ADDED: Now, I'm getting interested in the question of how much makeup to wear to a protest. I found this at reddit:
I'm going to DC for the Women's March on Washington on January 21 (the day after the inauguration) and I'm thinking about how I want to do my makeup for the day. Factors I'm considering:
  • for everyday makeup I just do my brows, cream blush, and whatever lipstick I'm in the mood for at the moment
  • it's gonna be cold and I'll be sleep deprived and tired from travel, so I want to go with something that won't require touch-up
  • do I want to go for something sharp/severe and angry, or go for something overtly feminine [i have a thing about how society praises women when we act more masculine/ aggressive, and that femininity and softness are seen as signals of weakness rather than a certain kind of strength)
ALSO: Meade sends me this video...



... and I'm all: "Is that the music? I was trying to figure out who it was. I thought it might be Sting." I see it's Skip Marley — Bob Marley's grandson — and I feel sorry for him. Such a nice song and now it's getting dragged down by this controversy. Or is it getting a boost through this virality? We're all listening to it, noticing him.

In the comments, Meade, signing on to the virality theory, writes:
The entire thing is very Trump-y. Skip Marley, Jenner, Pepsi... even Trump will win from this.
AND: Rewatching the commercial, I'm struck by the complete lack of any racial message in the protest.

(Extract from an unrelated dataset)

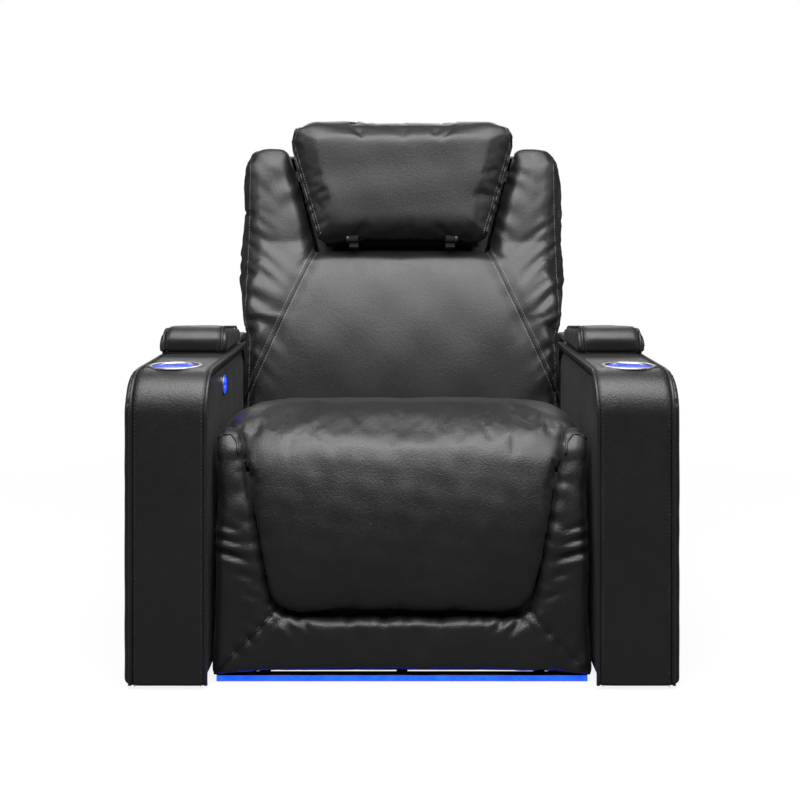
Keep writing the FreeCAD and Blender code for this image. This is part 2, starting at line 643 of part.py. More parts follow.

The signs say "Join the conversation" or "Love" or show peace signs. Why are people saying Pepsi is using Black Lives Matter rather than a completely nonspecific anodyne generic protest? Is it just that there are many black people (along with a lot of other people) in the commercial?! Isn't it racist to look at black individuals and understand them as an embodiment of their race.

I didn't fix on the lyrics to the song, other than to notice the word "generation," long associated with Pepsi. You can read the lyrics here, along this response from Skip Marley to the question whether it's about the Trump election:
It didn’t stem from [the election], but it just happened to fall around that time. The song can be used in that way. It can [be used like that] because it’s up to people and their interpretation of a song. You can say it, but it’s not really a political song. I don’t want it to be viewed as a political song because it’s not really that kind of song. But I’m happy that people take it as strength in these times. It’s for the people in the United States to reassure that there’s a feeling inside that we're lions.
PLUS: I don't know if Skip Marley is, like his grandfather, a Rastafarian, but the lion is an important symbol in that religion. And the song does warn about losing religious freedom ("Yeah, if ya took all my rights away/Yeah, if ya tellin' me how to pray/Yeah, if ya won't let us demonstrate/Yeah, you're wrong...").

IN THE COMMENTS: Sean Gleeson said...
I didn't see a protest in the ad. More of a parade. The signs were wordless peace, love, and smiley face symbols. Everyone is smiling ear to ear. Even the police, who are not bothering anyone or barking orders, just standing by, like they are on a parade route. It's got kind of a flash-mob street party vibe.
Thanks for making me see the lineage back to "I'm a Pepper"!